Requirements:
Wherever the string "Vector" appears in the listing, copy that line.

Source data:
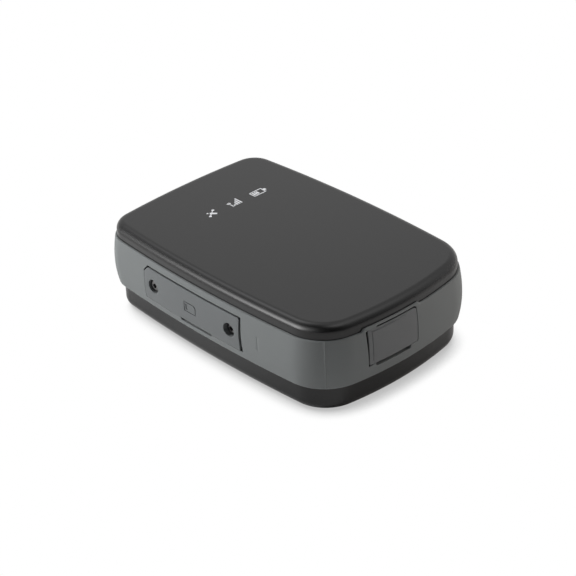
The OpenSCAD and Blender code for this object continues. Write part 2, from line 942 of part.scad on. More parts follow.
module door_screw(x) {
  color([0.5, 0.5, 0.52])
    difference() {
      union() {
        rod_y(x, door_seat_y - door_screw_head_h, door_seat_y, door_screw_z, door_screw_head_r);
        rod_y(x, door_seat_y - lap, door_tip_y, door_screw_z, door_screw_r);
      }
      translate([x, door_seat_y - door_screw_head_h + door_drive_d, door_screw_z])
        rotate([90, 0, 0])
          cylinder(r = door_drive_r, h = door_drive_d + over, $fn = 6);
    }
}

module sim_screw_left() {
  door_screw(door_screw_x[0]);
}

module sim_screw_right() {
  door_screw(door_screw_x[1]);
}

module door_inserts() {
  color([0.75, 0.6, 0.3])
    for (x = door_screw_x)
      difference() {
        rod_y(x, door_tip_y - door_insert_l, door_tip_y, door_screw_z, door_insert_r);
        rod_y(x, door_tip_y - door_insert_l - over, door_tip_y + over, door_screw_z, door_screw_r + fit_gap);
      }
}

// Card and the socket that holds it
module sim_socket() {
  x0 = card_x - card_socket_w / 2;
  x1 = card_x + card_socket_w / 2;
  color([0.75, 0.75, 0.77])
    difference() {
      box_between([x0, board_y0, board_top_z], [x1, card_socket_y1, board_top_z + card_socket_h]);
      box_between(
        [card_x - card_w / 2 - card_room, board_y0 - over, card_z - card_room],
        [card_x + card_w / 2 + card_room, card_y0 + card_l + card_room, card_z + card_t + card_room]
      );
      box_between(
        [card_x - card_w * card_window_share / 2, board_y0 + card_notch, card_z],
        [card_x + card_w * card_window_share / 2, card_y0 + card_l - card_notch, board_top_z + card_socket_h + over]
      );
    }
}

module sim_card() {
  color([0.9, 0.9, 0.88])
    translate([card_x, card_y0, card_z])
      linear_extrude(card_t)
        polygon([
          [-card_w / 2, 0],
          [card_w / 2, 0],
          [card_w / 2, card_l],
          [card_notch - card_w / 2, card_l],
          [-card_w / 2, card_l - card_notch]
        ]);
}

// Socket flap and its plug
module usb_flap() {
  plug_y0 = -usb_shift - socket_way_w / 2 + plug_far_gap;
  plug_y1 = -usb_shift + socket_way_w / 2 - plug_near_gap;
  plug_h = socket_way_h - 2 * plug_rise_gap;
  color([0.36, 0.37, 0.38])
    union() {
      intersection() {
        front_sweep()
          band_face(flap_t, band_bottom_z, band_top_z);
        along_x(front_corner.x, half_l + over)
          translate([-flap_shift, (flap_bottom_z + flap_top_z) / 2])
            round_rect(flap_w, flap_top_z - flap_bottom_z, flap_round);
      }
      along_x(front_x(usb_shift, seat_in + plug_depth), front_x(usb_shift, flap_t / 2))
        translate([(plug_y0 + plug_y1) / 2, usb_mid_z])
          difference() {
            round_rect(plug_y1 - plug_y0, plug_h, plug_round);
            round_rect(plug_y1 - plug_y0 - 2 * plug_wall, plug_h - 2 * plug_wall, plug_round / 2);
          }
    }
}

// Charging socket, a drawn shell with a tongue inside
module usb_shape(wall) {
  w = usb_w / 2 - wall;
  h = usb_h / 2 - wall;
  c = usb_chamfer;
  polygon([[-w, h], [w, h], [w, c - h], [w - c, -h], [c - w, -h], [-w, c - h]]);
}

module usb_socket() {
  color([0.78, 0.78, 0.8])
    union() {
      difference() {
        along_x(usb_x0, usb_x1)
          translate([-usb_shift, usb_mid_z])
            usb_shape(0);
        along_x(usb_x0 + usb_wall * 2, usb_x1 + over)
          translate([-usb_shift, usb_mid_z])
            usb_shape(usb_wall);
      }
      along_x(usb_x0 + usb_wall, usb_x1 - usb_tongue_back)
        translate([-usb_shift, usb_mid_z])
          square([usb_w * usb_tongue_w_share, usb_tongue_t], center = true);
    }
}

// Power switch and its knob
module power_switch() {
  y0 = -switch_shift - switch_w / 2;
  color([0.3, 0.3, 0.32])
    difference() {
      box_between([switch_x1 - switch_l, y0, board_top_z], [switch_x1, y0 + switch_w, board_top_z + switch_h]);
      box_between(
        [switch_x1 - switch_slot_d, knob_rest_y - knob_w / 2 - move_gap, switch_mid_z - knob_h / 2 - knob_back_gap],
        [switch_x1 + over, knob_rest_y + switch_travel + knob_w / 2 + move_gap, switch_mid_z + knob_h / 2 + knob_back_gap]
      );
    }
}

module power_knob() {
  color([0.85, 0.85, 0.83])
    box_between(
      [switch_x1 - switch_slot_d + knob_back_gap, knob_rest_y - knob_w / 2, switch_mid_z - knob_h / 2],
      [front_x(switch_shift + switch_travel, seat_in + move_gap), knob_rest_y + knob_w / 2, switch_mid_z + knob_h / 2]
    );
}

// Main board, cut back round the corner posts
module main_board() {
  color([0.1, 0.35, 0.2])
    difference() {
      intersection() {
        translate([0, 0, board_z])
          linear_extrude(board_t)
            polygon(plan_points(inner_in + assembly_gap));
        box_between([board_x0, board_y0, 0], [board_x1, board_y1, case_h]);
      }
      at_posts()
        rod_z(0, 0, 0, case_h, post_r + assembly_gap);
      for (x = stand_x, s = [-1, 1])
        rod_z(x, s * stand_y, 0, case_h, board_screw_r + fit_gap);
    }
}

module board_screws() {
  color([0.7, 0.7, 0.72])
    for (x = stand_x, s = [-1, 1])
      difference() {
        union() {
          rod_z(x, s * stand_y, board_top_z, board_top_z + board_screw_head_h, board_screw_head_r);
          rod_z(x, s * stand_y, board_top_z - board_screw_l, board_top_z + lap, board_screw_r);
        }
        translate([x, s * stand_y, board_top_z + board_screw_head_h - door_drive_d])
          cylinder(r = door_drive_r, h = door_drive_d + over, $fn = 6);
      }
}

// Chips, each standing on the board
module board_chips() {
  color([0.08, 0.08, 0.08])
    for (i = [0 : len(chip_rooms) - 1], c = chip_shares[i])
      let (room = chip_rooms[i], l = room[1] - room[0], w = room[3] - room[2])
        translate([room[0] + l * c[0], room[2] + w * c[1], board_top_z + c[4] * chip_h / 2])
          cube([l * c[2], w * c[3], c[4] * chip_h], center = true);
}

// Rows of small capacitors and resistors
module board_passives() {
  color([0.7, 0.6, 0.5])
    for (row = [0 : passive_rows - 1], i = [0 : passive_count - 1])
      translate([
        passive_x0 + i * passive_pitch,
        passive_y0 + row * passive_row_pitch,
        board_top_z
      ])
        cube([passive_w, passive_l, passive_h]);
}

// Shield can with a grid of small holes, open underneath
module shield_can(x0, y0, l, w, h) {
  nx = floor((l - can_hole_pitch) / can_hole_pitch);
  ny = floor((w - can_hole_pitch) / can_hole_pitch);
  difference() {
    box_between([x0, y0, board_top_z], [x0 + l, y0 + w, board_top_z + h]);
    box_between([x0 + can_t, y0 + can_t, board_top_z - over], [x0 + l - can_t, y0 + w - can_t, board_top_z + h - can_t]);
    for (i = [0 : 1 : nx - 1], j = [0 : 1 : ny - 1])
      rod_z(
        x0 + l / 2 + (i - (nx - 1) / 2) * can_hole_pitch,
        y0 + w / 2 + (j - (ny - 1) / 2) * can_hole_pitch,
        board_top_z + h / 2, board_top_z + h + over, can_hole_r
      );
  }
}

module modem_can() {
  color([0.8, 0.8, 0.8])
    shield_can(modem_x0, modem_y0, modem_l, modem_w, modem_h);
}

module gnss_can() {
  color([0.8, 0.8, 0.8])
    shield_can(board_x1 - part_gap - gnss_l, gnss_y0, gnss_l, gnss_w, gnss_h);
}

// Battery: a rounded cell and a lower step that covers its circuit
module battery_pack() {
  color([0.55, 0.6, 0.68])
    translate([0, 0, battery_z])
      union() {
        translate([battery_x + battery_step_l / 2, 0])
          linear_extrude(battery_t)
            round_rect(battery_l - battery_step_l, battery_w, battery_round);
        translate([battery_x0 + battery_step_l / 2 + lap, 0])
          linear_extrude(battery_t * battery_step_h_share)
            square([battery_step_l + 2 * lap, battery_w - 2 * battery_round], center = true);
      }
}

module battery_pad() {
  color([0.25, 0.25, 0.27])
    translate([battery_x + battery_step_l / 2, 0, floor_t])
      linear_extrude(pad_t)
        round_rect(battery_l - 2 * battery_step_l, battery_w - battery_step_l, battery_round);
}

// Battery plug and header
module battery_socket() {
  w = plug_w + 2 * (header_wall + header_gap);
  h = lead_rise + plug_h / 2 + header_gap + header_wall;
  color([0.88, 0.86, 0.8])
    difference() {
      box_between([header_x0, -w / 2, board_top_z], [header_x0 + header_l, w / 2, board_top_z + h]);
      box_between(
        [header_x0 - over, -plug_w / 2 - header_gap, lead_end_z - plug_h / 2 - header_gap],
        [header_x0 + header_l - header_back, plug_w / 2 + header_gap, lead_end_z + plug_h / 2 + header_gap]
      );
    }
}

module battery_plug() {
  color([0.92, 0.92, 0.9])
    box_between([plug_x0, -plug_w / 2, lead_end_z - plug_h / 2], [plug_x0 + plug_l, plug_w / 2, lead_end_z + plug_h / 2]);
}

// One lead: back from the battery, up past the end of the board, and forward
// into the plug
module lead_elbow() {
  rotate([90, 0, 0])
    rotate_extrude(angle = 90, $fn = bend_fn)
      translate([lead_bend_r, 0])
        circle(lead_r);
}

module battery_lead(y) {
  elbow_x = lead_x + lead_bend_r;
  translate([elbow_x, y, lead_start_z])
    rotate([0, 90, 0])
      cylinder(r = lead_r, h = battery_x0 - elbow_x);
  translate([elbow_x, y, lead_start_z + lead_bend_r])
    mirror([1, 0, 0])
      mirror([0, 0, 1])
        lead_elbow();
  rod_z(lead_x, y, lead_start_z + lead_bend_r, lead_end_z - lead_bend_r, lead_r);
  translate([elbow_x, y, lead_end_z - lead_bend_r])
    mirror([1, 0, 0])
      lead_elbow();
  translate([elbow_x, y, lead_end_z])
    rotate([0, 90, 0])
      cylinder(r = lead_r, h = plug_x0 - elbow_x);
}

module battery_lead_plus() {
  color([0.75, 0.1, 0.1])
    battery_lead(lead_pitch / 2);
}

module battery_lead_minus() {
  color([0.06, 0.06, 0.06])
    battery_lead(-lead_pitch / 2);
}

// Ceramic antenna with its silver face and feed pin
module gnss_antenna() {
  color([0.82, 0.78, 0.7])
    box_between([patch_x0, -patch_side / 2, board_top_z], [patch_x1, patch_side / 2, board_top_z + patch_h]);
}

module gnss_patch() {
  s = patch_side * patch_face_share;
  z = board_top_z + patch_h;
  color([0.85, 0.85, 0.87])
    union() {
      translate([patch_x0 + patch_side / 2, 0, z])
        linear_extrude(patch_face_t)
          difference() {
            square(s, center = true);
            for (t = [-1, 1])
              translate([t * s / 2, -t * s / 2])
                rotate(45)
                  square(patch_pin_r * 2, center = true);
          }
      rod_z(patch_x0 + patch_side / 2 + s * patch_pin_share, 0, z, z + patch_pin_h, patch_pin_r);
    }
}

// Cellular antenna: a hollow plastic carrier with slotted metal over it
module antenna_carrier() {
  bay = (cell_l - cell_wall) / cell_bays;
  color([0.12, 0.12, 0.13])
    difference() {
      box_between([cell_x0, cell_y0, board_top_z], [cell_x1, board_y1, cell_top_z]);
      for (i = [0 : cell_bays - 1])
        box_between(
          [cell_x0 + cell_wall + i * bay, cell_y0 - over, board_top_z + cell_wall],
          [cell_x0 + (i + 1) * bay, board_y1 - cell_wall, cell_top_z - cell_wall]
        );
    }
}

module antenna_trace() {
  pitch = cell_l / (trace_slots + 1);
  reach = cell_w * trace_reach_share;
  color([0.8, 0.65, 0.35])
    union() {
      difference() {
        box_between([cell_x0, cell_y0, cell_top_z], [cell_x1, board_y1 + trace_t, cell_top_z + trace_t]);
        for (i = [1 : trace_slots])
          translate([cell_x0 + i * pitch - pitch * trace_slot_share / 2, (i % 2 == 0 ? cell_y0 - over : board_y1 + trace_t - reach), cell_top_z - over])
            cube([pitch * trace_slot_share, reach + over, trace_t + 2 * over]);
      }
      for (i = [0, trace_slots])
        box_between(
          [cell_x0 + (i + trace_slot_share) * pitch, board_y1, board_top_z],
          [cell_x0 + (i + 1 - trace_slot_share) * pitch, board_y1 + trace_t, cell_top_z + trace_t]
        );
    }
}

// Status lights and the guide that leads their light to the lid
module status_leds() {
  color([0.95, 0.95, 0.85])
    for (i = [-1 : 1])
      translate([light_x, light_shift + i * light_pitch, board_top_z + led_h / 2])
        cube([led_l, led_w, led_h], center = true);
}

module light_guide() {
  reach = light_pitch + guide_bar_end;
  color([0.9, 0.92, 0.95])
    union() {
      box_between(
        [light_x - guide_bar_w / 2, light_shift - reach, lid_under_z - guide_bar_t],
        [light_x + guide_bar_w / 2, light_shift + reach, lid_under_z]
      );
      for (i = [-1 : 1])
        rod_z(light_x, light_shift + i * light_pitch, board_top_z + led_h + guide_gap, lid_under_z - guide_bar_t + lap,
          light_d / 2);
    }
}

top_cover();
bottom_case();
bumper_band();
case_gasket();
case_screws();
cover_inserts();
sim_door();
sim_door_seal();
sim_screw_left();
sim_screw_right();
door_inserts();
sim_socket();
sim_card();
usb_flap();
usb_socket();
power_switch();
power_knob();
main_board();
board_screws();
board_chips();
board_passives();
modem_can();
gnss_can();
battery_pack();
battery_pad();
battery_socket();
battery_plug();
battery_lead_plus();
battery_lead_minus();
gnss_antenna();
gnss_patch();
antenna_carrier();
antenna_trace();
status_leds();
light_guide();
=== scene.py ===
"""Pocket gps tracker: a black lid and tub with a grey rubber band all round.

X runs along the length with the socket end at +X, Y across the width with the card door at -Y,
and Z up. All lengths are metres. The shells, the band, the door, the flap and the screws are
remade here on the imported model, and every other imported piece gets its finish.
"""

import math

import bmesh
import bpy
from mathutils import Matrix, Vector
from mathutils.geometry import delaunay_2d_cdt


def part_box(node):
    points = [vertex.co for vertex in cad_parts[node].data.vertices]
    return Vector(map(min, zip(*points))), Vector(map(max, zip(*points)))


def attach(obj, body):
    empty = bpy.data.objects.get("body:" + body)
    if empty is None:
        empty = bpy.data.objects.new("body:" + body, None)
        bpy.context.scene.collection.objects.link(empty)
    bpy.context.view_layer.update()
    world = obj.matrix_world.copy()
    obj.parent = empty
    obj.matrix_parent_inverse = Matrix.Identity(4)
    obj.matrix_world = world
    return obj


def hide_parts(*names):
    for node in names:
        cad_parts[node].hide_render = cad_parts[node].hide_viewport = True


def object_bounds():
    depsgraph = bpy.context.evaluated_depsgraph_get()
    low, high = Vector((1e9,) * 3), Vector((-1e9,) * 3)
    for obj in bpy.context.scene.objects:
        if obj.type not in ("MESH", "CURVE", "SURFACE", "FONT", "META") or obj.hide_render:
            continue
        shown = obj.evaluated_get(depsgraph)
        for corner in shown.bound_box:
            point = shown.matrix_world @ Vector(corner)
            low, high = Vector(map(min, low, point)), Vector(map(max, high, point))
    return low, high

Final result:
from mathutils import Matrix, Vector
    return Vector(map(min, zip(*points))), Vector(map(max, zip(*points)))
    low, high = Vector((1e9,) * 3), Vector((-1e9,) * 3)
            point = shown.matrix_world @ Vector(corner)
            low, high = Vector(map(min, low, point)), Vector(map(max, high, point))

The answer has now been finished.